Extraits et résumé de l'ouvrage « DÉFECTION ET PRISE DE PAROLE », d' Albert O. HIRSHMAN (1970)
La détérioration des performances d’une entreprise, d’une organisation, se manifeste en règle générale par une détérioration relative ou absolue de la qualité du bien produit ou du service fourni. Clients, usagers ou adhérents peuvent réagir de deux manières :
1. Certains clients cessent d’acheter l’article produit par la firme (ou certains membres de l’organisation cessent de lui appartenir) : c’est la voie de la défection.
2. Ils expriment leur mécontentement en s’adressant soit à la direction, soit à une autorité qui a prise sur la direction, soit encore à qui veut bien les entendre : c’est la voie de la prise de parole.
LA DÉFECTION (EXIT)
Beaucoup d’économistes considèrent la défection comme la seule action efficace du consommateur : ils estiment qu’en infligeant une perte de revenu aux chefs d’entreprise défaillants, elle causera cette « merveilleuse concentration de l’esprit » à laquelle conduit, selon Samuel Johnson, la perspective de la pendaison.
Le consommateur qui, mécontent du produit d’une firme, se tourne vers le produit d’une autre utilise le marché pour défendre son bien-être et améliorer sa position ; du même coup, il déclenche les forces du marché qui peuvent amener la firme à redresser le niveau de performance qu’elle avait laissé fléchir.

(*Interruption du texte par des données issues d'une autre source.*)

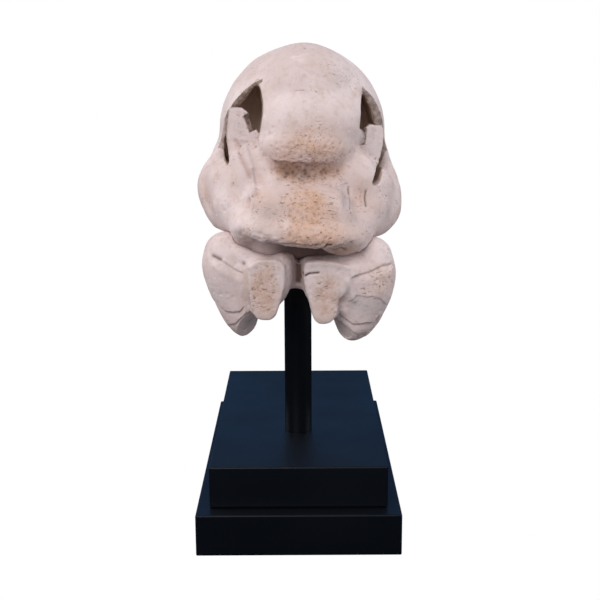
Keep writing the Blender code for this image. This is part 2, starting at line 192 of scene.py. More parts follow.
def prism(form, outline, low, high, axis="Z", slope=0):
    """An outline drawn out along an axis: of (x, y) corners along Z, or of (x, z) ones along Y.

    Along Y, slope sets the outer corners further back than those at SLOPE_START.
    """
    if axis == "Z":
        corners = [(a, b, low) for a, b in outline]
        way = (0, 0, high - low)
    else:
        corners = [(a, low + slope * (abs(a) - SLOPE_START), b) for a, b in outline]
        way = (0, high - low, 0)
    flat = bmesh.new()
    base = flat.faces.new([flat.verts.new(corner) for corner in corners])
    drawn = bmesh.ops.extrude_face_region(flat, geom=[base])["geom"]
    moved = [item for item in drawn if isinstance(item, bmesh.types.BMVert)]
    bmesh.ops.translate(flat, verts=moved, vec=way)
    bmesh.ops.recalc_face_normals(flat, faces=flat.faces)
    mesh = mesh_of("prism", flat)
    form.from_mesh(mesh)
    bpy.data.meshes.remove(mesh)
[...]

De même, quand une société commence à donner des signes de défaillance, la réaction immédiate des actionnaires bien informés est de suivre l’adage : « si la direction d’une firme ne vous plaît pas, vendez ». La chute des cours qui s’en suit oblige les dirigeants à réagir sauf à s’exposer à quelque OPA inamicale, avec changement de direction à la clef.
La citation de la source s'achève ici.